▶ [Source data]
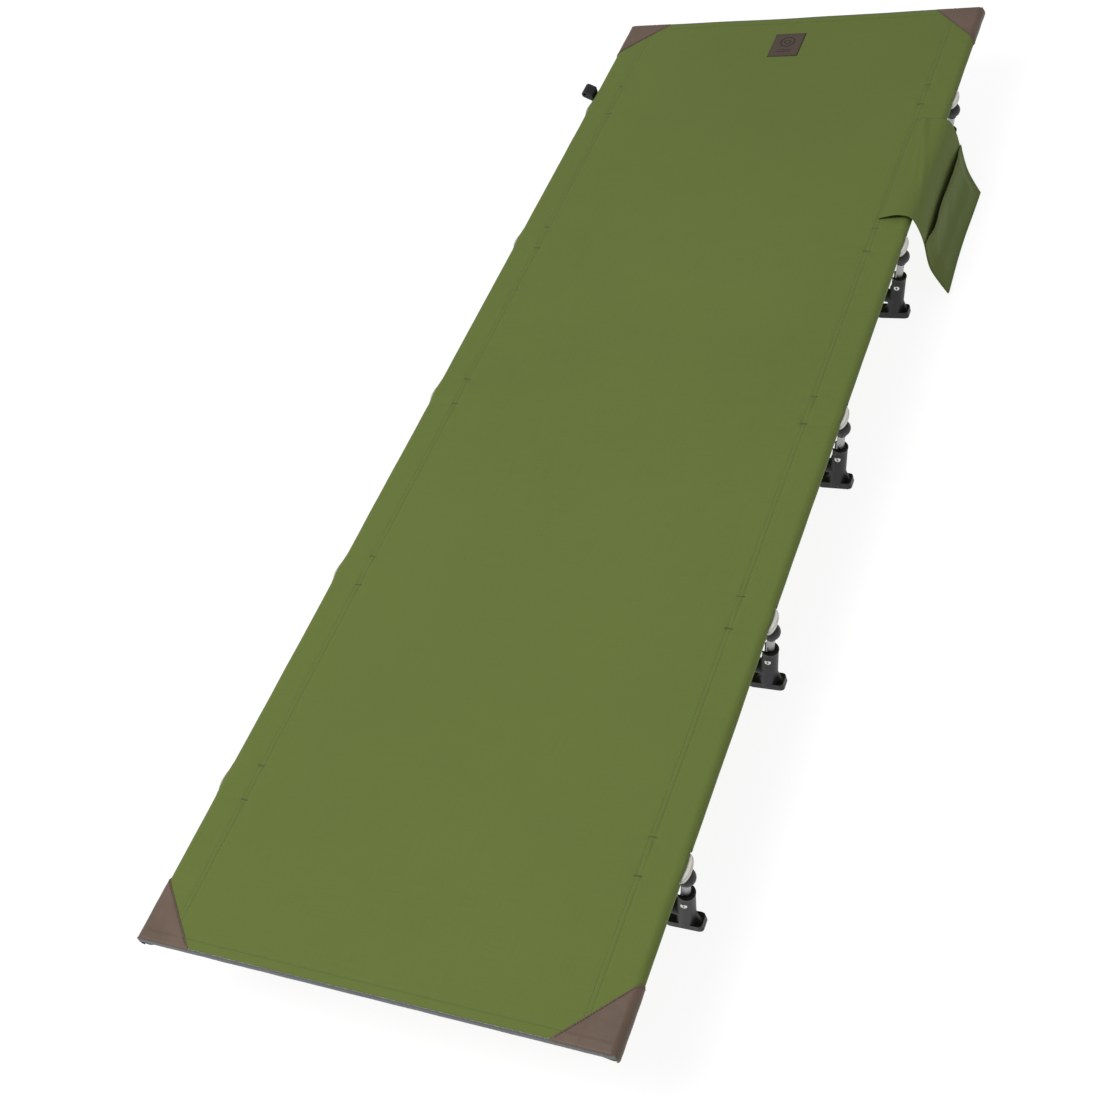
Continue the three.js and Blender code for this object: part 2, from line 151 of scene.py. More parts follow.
SADDLE_HALF = 17.5
SADDLE_OUT, SADDLE_DOWN = 3.2, 2.0  # the clip's own axis from the pole's
SADDLE_END_R, SADDLE_SWELL = 7.0, 5.8
CLIP_TOP = 1.6  # the clips end here above the pole axis, under the cloth's cut edge
SADDLE_LOW = 12.9
CATCH_REACH, CATCH_RISE, CATCH_HALF = 29.0, 18.0, 6.5
CATCH_RING = 2.9
FIT = 0.25  # room between a clip and its pole
SEAT_FIT = 0.35

CAMERA_PLACE = (0.983 + CENTRE_X * MM, -1.512, 1.749)
CAMERA_TURN = (41.953, 16.777, 21.300)
CAMERA_LENS = 53.849
SKY = 0.42
FLOOR_REACH = 12000.0
LIGHTS = (
    ("key", (-1.2, -1.5, 4.2), 2.4, 150),
    ("far", (-1.0, 2.6, 2.4), 2.0, 6),
)


def smooth(t):
    t = min(max(t, 0.0), 1.0)
    return t * t * (3 - 2 * t)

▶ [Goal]
Tally every line of the data that holds the word "from" and write the count alone.

▶ [Result below]
2